What comes next is intended to be more of the same. There will be less blogging, and we'll be a bit more focused on reviews for the summer as we continue to expand our list of contributors. Some of our upcoming features will be long, some short, and the Cartoonist Diaries will continue. Interviews ain't going anywhere. But throughout the next few months, my non-content related focus will be on a full overhaul and redesign of the site, one that can better serve those who read it (or would like to read it) on mobile devices, and above all, one that will make it that much easier to find, read, and immerse oneself in the Journal's unmatchable archive of interviews, reviews and analysis--while also easily able to see what we've done today and who has been doing it. A good publication is built off of the intelligence, diversity and wit of its contributors--and in the coming redesign, it is our aim that is something that will be inarguably obvious when your browser finds it way here.

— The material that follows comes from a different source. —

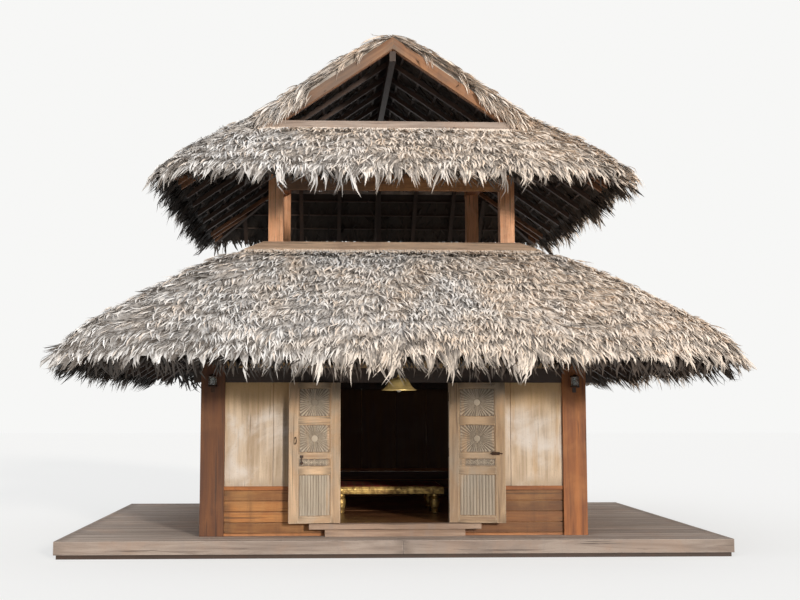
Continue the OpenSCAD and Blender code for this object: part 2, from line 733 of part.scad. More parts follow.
// A round middle with rays that widen outwards, cut off at the panel's edges, lying in XY
module sunburst(w, h) {
  step = 360 / rays;
  function ray_point(i, r) = r * [cos(i * step), sin(i * step)];
  intersection() {
    square([w, h], center = true);
    union() {
      circle(r = burst_r);
      for (i = [0:rays - 1])
        polygon([[0, 0], ray_point(i - ray_share, w + h), ray_point(i + ray_share, w + h)]);
    }
  }
}

// A leaf has sunk panels on both faces; the carving is on the inner one
module carved_leaf(width) {
  panel_w = width - 2 * stile;
  middle = leaf_gap + width / 2;
  difference() {
    box(leaf_gap, leaf_gap + width, hinge_back, back_y, leaf_z, leaf_z + leaf_h);
    for (p = panels, y = [hinge_back, back_y])
      box(middle - panel_w / 2, middle + panel_w / 2, y - panel_in, y + panel_in, p[0], p[0] + p[1]);
  }
  for (p = [panels[2], panels[3]]) translate([middle, back_y - panel_in - rooted, p[0] + p[1] / 2])
    rotate([-90, 0, 0]) linear_extrude(ray_out + rooted)
      sunburst(panel_w - 2 * carving_in, p[1] - 2 * carving_in);
  // Each reed is a slice of a round bar
  pitch = (panel_w - 3 * carving_in) / reeds;
  reed_r = (pitch * pitch / 5 + reed_out * reed_out) / (2 * reed_out);
  intersection() {
    box(0, width, back_y - panel_in - 1, back_y,
        reeded_z + carving_in, reeded_z + reeded_h - carving_in);
    for (i = [0:reeds - 1])
      translate([middle + (i - (reeds - 1) / 2) * pitch, back_y - panel_in + reed_out - reed_r,
                 reeded_z])
        cylinder(h = reeded_h, r = reed_r);
  }
  // Five round bosses along the narrow panel
  boss_r = narrow_h / 4;
  translate([middle, back_y - panel_in - rooted, narrow_z + narrow_h / 2]) for (share = [-1:0.5:1])
    translate([share * (panel_w / 2 - carving_in - boss_r), 0, 0])
      rotate([-90, 0, 0]) cylinder(h = boss_h + rooted, r = boss_r);
}

hinge_rows = [for (share = [0.1, 0.5, 0.9]) leaf_z + leaf_h * share];
knuckle_h = 36;
strap_t = 4;
strap_l = 60;
pin_clear = 0.4;
module hinge_strap() for (z = hinge_rows) difference() {
  union() {
    translate([0, 0, z - knuckle_h / 2]) cylinder(h = knuckle_h, r = knuckle_r);
    box(0, leaf_gap + strap_l, hinge_back - strap_t, hinge_back, z - knuckle_h / 2, z + knuckle_h / 2);
  }
  translate([0, 0, z - knuckle_h]) cylinder(h = 2 * knuckle_h, r = pin_r + pin_clear);
}
module hinge_fixed() for (z = hinge_rows) {
  translate([0, 0, z - 1.5 * knuckle_h - open_joint])
    cylinder(h = 3 * knuckle_h + 2 * open_joint, r = pin_r);
  for (side = [-1, 1]) translate([0, 0, z + side * (knuckle_h + open_joint)]) {
    translate([0, 0, -knuckle_h / 2]) cylinder(h = knuckle_h, r = knuckle_r);
    box(-strap_l, 0, strap_t, hinge_out, -knuckle_h / 2, knuckle_h / 2);
  }
}

module at_left_hinge() translate([-door_w / 2, -hinge_y, 0]) children();
module at_right_hinge() translate([door_w / 2, -hinge_y, 0]) mirror([1, 0, 0]) children();
module open_leaf() rotate([0, 0, -(180 - leaf_lean)]) children();

module door_left() color(pale_wood) at_left_hinge() open_leaf() carved_leaf(left_w);
module door_right() color(pale_wood) at_right_hinge() open_leaf() carved_leaf(right_w);
module door_left_hinges() color("dimgray") at_left_hinge() open_leaf() hinge_strap();
module door_right_hinges() color("dimgray") at_right_hinge() open_leaf() hinge_strap();

// Pull and hasp on the left leaf and bolt on the right one, all on the inner faces
iron_t = 4;
pull_z = leaf_z + pull_up;
pull_r = 40;
pull_out = 26;
pull_bar_r = 6;
module pull() {
  for (z = [-pull_r, pull_r]) translate([0, 0, z]) rotate([-90, 0, 0])
    cylinder(h = pull_out, r = pull_bar_r);
  translate([0, pull_out, 0]) rotate([0, -90, 0]) rotate_extrude(angle = 180)
    translate([pull_r, 0]) circle(r = pull_bar_r, $fn = 24);
}
module hasp() {
  box(-22, 22, 0, iron_t, -16, 16);
  box(-7, 7, iron_t, 9, -90, 10);
  translate([0, iron_t, -80]) rotate([-90, 0, 0]) cylinder(h = 5, r = 20);
}
module bolt() {
  box(-60, 40, 0, iron_t, -20, 20);
  translate([-75, 12, 0]) rotate([0, 90, 0]) cylinder(h = 150, r = 7);
  for (x = [-45, 25]) box(x - 7, x + 7, iron_t - 1, 12, -13, 13);
  translate([-10, 12, 0]) rotate([-90, 0, 0]) cylinder(h = 24, r = 5);
}
module door_left_fittings() color("dimgray") at_left_hinge() open_leaf() {
  translate([leaf_gap + left_w - stile * 0.68, back_y, pull_z]) pull();
  translate([leaf_gap + left_w - stile * 1.34, back_y, narrow_z + narrow_h + 20]) hasp();
}
module door_right_fittings() color("dimgray") at_right_hinge() open_leaf()
  translate([leaf_gap + right_w - stile * 0.93, back_y, narrow_z + narrow_h + 55]) bolt();
module hinge_pins() color("dimgray") {
  at_left_hinge() hinge_fixed();
  at_right_hinge() hinge_fixed();
}

// Bell lamp on a rod from a hook board on the front rafters
lamp_y = half_d + lamp_out;
rod_top = lower_under(lamp_y, top_y, eave_y);
rod_r = 8;
neck_r = 16;
collar_r = 22;
collar_h = 30;
neck_bite = 8;
// The bell bulges a little less than a ball
function bell_point(a, r, h) = [r * cos(a) * (1 - 0.12 * sin(2 * a)), h * sin(a)];
module bell_lamp() color(brass_colour) translate([0, -lamp_y, 0]) {
  translate([0, 0, lamp_z]) rotate_extrude($fn = 64) polygon(concat(
    [for (a = [0:10:80]) bell_point(a, lamp_d / 2, bell_h)],
    [[neck_r, bell_h], [neck_r, bell_h - bell_t]],
    [for (a = [80:-10:0]) bell_point(a, lamp_d / 2 - bell_t, bell_h - bell_t)]
  ));
  translate([0, 0, lamp_z + bell_h - neck_bite]) {
    cylinder(h = collar_h, r = collar_r);
    cylinder(h = rod_top - (lamp_z + bell_h - neck_bite) - rafter_h / 2, r = rod_r);
  }
  // A block under the middle rafter carries the rod
  difference() {
    translate([0, 0, rod_top - rafter_h / 4]) cube([rafter_w, rafter_w, rafter_h], center = true);
    translate([0, lamp_y, 0]) run_end(lower_rafter_section(rim_y, top_y, eave_y));
  }
}
module lamp_bulb() color("ivory") translate([0, -lamp_y, lamp_z + neck_bite]) {
  sphere(r = bulb_r);
  cylinder(h = bell_h - 2 * neck_bite, r = 12);
}

// Jar lanterns on arms in front of the corner posts
lantern_r = lantern_w / 2;
base_h = 26;
back_plate_t = 5;
arm_half = 16;
cage_r = 3;
module at_lanterns() both_sides()
  translate([half_w - post / 2, -half_d - back_plate_t - lantern_r, lantern_z]) children();
module lantern_frames() color([0.2, 0.18, 0.16]) at_lanterns() {
  cylinder(h = base_h, r = lantern_r);
  translate([0, 0, lantern_h]) rotate_extrude()
    polygon([[0, 0], [lantern_r, 0], [lantern_r, 8], [18, 34], [0, 34]]);
  for (a = [45:90:315]) rotate([0, 0, a]) translate([lantern_r - cage_r - 1, 0, base_h / 2])
    cylinder(h = lantern_h - base_h / 2 + 1, r = cage_r);
  box(-arm_half, arm_half, 0, lantern_r + back_plate_t, 0, base_h - 4);
  box(-1.5 * arm_half, 1.5 * arm_half, lantern_r, lantern_r + back_plate_t, -60, lantern_h);
}
module lantern_glass() color("gainsboro") at_lanterns() translate([0, 0, base_h]) difference() {
  cylinder(h = lantern_h - base_h, r = lantern_r - 8);
  translate([0, 0, 4]) cylinder(h = lantern_h, r = lantern_r - 12);
}

// Low daybed that shows through the doorway: stout turned legs, a deep rail all round, boards
// and a thin mattress
mattress_h = 20;
bed_rail_h = 95;
bed_rail_t = 45;
bed_board_t = 25;
bed_leg_in = [115, 80];
bed_under = bed_h - mattress_h - bed_rail_h;
module bed_leg() rotate_extrude($fn = 32) polygon([
  [0, 0], [50, 0], [54, 22], [42, 40], [60, 75], [68, 130], [66, 180], [46, 205], [58, 222],
  [58, bed_under + bed_rail_h / 2], [0, bed_under + bed_rail_h / 2]
]);
module daybed() color(hardwood) translate([0, -half_d + bed_back, floor_z]) {
  difference() {
    box(-bed_w / 2, bed_w / 2, 0, bed_d, bed_under, bed_h - mattress_h);
    box(-bed_w / 2 + bed_rail_t, bed_w / 2 - bed_rail_t, bed_rail_t, bed_d - bed_rail_t,
        0, bed_h - mattress_h - bed_board_t);
  }
  for (x = [-1, 1] * (bed_w / 2 - bed_leg_in[0]), y = [bed_leg_in[1], bed_d - bed_leg_in[1]])
    translate([x, y, 0]) bed_leg();
}
module daybed_mattress() color("goldenrod") translate([0, -half_d + bed_back, floor_z])
  box(-bed_w / 2 + 15, bed_w / 2 - 15, 15, bed_d - 15, bed_h - mattress_h, bed_h);

ground_sleepers();
deck_joists();
deck_boards();
deck_fascia();
floor_joists();
room_floor();
threshold();
door_step();
corner_posts();
wall_sills();
lower_boards();
wall_rails();
front_panels();
over_door_panel();
wall_panels();
tie_beams();
door_jambs();
side_plates();
end_plates();
main_posts();
loft_strut();
loft_rim();
loft_sill();
lower_rafters();
lower_hips();
lower_thatch_front();
lower_thatch_rear();
lower_thatch_left();
lower_thatch_right();
upper_side_plates();
upper_end_plates();
ridge_beam();
upper_rafters();
skirt_rafters();
upper_hips();
upper_thatch_front();
upper_thatch_rear();
upper_thatch_left();
upper_thatch_right();
ridge_cap();
gable_planks();
door_left();
door_right();
door_left_fittings();
door_right_fittings();
door_left_hinges();
door_right_hinges();
hinge_pins();
bell_lamp();
lamp_bulb();
lantern_frames();
lantern_glass();
daybed();
daybed_mattress();
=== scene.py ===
import math

import bpy
import numpy as np
from mathutils import Matrix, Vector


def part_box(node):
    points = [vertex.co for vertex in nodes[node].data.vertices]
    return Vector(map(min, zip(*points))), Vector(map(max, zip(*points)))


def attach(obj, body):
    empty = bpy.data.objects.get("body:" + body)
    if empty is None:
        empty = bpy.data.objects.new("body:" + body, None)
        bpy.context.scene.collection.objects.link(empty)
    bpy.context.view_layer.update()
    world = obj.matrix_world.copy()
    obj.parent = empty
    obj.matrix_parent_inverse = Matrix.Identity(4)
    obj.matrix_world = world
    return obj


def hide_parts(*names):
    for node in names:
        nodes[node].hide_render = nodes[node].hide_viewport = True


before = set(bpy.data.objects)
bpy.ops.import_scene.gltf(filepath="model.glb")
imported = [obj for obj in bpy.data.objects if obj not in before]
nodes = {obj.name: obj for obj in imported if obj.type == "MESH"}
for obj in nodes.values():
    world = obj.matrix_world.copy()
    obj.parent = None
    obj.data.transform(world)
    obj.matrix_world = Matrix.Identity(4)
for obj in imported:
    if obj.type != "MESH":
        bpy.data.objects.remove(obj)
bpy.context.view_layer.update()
scene = bpy.context.scene
scene.view_settings.view_transform = "Standard"
print("frame loaded,", len(nodes), "nodes")

# Camera at the photograph's place: distance, eye height and turn were solved from the posts
cameraLook = {"lens": 54.0, "place": (-0.91, -17.4, 1.74), "turn": -2.3, "tilt": 5.3, "shift": 0.0375}
cameraTilt = math.radians(90 + cameraLook["tilt"])
cameraTurn = math.radians(cameraLook["turn"])
bpy.ops.object.camera_add(location=cameraLook["place"], rotation=(cameraTilt, 0, cameraTurn))
camera = bpy.context.object
camera.data.lens = cameraLook["lens"]
camera.data.sensor_width = 36
camera.data.shift_x = cameraLook["shift"]
camera.data.clip_end = 400
scene.camera = camera

# Soft studio light: a warm key that comes in low under the eaves, and a cooler fill from above
lampLooks = (
    {"energy": 2.3, "angle": 7, "tilt": 78, "turn": 24, "colour": (1.0, 0.93, 0.84)},
    {"energy": 0.9, "angle": 40, "tilt": 44, "turn": -36, "colour": (0.9, 0.95, 1.0)},
)
for look in lampLooks:
    lampTilt, lampTurn = math.radians(look["tilt"]), math.radians(look["turn"])
    bpy.ops.object.light_add(type="SUN", rotation=(lampTilt, 0, lampTurn))
    lamp = bpy.context.object.data
    lamp.energy = look["energy"]
    lamp.angle = math.radians(look["angle"])
    lamp.color = look["colour"]


# Selection, primitives and copies


def clearSelection():
    if bpy.context.object and bpy.context.object.mode != "OBJECT":
        bpy.ops.object.mode_set(mode="OBJECT")
    for thing in bpy.context.selected_objects:
        thing.select_set(False)


def selectOnly(*things):
    clearSelection()
    for thing in things:
        thing.select_set(True)
    bpy.context.view_layer.objects.active = things[0]


def enterEdit(thing):
    selectOnly(thing)
    bpy.ops.object.mode_set(mode="EDIT")
    bpy.ops.mesh.select_all(action="SELECT")


def leaveEdit():
    bpy.ops.object.mode_set(mode="OBJECT")


def turnOutwards():
    bpy.ops.mesh.select_all(action="SELECT")
    bpy.ops.mesh.normals_make_consistent(inside=False)


def newGrid(x, y):
    # a square of 2 m in x by y faces
    clearSelection()
    bpy.ops.mesh.primitive_grid_add(x_subdivisions=x, y_subdivisions=y, size=2)
    return bpy.context.object


def newSlab(x, y):
    # the same, drawn up by 1 m
    slab = newGrid(x, y)
    enterEdit(slab)
    bpy.ops.mesh.extrude_region_move(TRANSFORM_OT_translate={"value": (0, 0, 1)})
    turnOutwards()
    leaveEdit()
    return slab


def pointsOf(thing):
    return np.array([v.co[:] for v in thing.data.vertices])


def setPoints(thing, points):
    thing.data.vertices.foreach_set("co", points.ravel())
    thing.data.update()


def takeShape(thing):
    # reads a modelled shape into arrays and removes its object, so that copies can be laid
    points = pointsOf(thing)
    faces = [tuple(face.vertices) for face in thing.data.polygons]
    bpy.data.objects.remove(thing)
    return points, faces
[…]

It's a weird time in comics right now--many of the old guard institutions are facing obsolescence, some deserved for their repugnant behavior, some expected for their continued financial ineptitude, and some because they just don't seem to care about this stuff anymore. It's my aim that the Journal will take the pulse of those things--but right now, we need to get our own house in order. I'm excited about the changes to come, but i'm not going to ask you to be, nor am I going to ask you to trust me. What I am going to say, instead, is this: we aren't going anywhere. See you in a few.